Our Advanced Technology and Other Products (ATP) category primarily consists of Integrated Baseboard Management Controllers (iBMC), OneCommand® Vision products, certain legacy products and other products and services.
We rely almost exclusively on OEMs and sales through distribution channels for our revenue. Our significant OEM customers include the world’s leading server and storage providers, including Cisco Systems, Inc. (Cisco), Dell Inc. (Dell), EMC Corporation (EMC), Fujitsu Ltd. (Fujitsu), Groupe Bull (Bull), Hewlett-Packard Company (Hewlett-Packard), Hitachi Data Systems (HDS), Hitachi Limited (Hitachi), Huawei Technologies Company Ltd. (Huawei), Intel Corporation (Intel), International Business Machines Corporation (IBM), NEC Corporation (NEC), Network Appliance, Inc. (NetApp), Oracle Corporation (Oracle), Quantum Corporation (Quantum), Unisys Corporation (Unisys), and Xyratex Ltd. (Xyratex). Our significant distributors include ASI Computer Technologies, Inc. (ASI), Avnet, Inc. (Avnet), Digital China Technology Limited, Info X Distribution, LLC (Info X), Ingram Micro Inc. (Ingram Micro), Macnica Networks Corporation (Macnica), Netmarks Inc. (Netmarks), SYNNEX Corporation (SYNNEX), Tech Data Corporation (Tech Data), and Tokyo Electron Device Ltd. (TED). The market for networking infrastructure solutions is concentrated among large OEMs, and as such, a significant portion of our revenues are generated from sales to a limited number of customers.
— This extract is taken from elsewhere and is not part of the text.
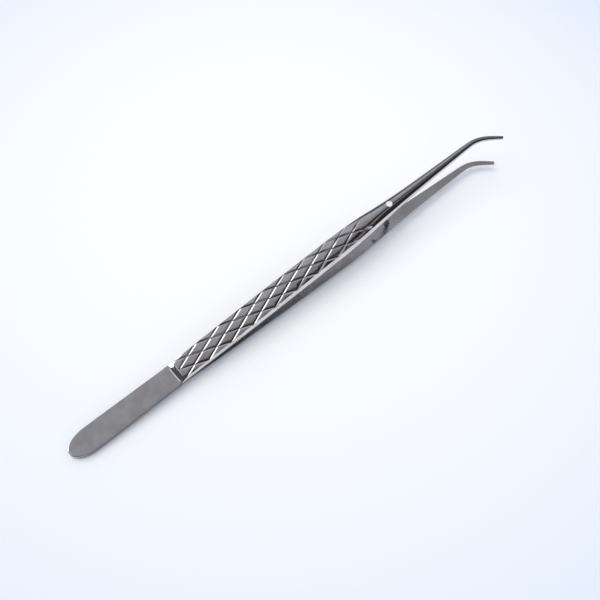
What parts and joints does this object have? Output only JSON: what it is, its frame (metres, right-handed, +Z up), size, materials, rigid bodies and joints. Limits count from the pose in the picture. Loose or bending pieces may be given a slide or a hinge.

As of April 1, 2012, we had a total of 997 employees.
Our corporate headquarters are located at 3333 Susan Street, Costa Mesa, California 92626. Our periodic and current reports filed with, or furnished to, the Securities and Exchange Commission pursuant to the requirements of the Securities and Exchange Act of 1934 are available free of charge through our website (www.emulex.com) as soon as reasonably practicable after such reports are electronically filed with, or furnished to, the Securities and Exchange Commission. References contained herein to “Emulex,” the “Company,” the “Registrant,” “we,” “our,” and “us” refer to Emulex Corporation and its subsidiaries.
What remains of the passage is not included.